What does a good App Preview look like?

The developers of Geometry Dash used the App Preview to show off the gameplay with short captions while at the same time some of the character options users have in the game.

app-preview-video-1

Another example of a great App Preview is the preview used for FaceTune. Instead of animated hands floating around the screen everywhere to show you where things are, the preview quickly goes through the basic functions of the app with a single touch hot spot for the user to follow.

app-preview-video-2

Most importantly, these videos contain the necessary information to get a user excited about the app- they aren’t too fast and they don’t drag on too long.

 

What does a bad App Preview look like?

One of the App Store’s more popular games, Blek, released a trailer through YouTube that uses a real hand to show the user how the app works and also does not disclose In-App Purchases.

app-preview-video-3

Apple wants to keep all of the App Previews uniform. It’s important to show how your app works, but without other distracting factors like having animated hands or real hands use the app for you in the video.

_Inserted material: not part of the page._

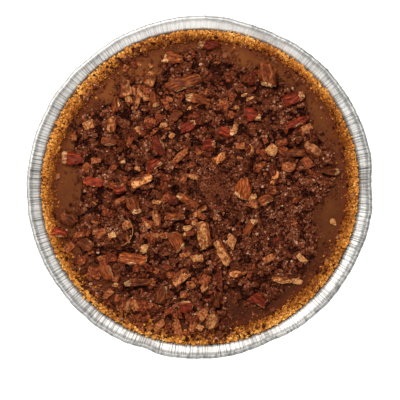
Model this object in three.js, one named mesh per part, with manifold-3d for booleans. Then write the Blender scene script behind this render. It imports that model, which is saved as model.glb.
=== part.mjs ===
// A pumpkin pie in a crumb crust, topped with streusel and chopped pecans, in the round foil tin it was baked in.
// Millimetres, +Z up. The origin is the middle of the tin's flat base, on the table.

import * as THREE from "three";
import { mergeVertices } from "three/addons/utils/BufferGeometryUtils.js";
import Module from "manifold-3d";

// Foil tin: a flat base, a pleated wall that leans out, a pleated flange and a rolled rim.
const RIM_RADIUS = 115;
const TIN_HEIGHT = 31;
const BASE_RADIUS = 86;
const WALL_TOP_RADIUS = 106.9;
const WALL_TOP = 27.6;
const WALL_FOOT_RADIUS = 87.6;
const WALL_FOOT = 2;
const FLANGE_TOP = 29.4;
const CURL_WIDTH = 3.8;
const CURL_DROP = 4;
const FOIL = 0.6;
const PLEATS = 80;
const PLEAT_DEPTH = 0.9;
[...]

Keep in mind- if you lose a user’s attention for even a second, they may turn off your preview video and leave without downloading your app.

 

What else should I keep in mind?

App Previews could be the final factor that pushes a user to tap “GET” on their mobile devices. Just as how your app’s description and screenshots play a huge part in how your app is seen in the App Store, the App Preview could be what pushes possible users to download your app.

For better insight into how users feel about your App Preview, try showing it to an App Focus Group. Whether it’s A/B testing a few videos you have in mind or simply gaining insight into the video currently live, users may have some insightful feedback about how to improve your video.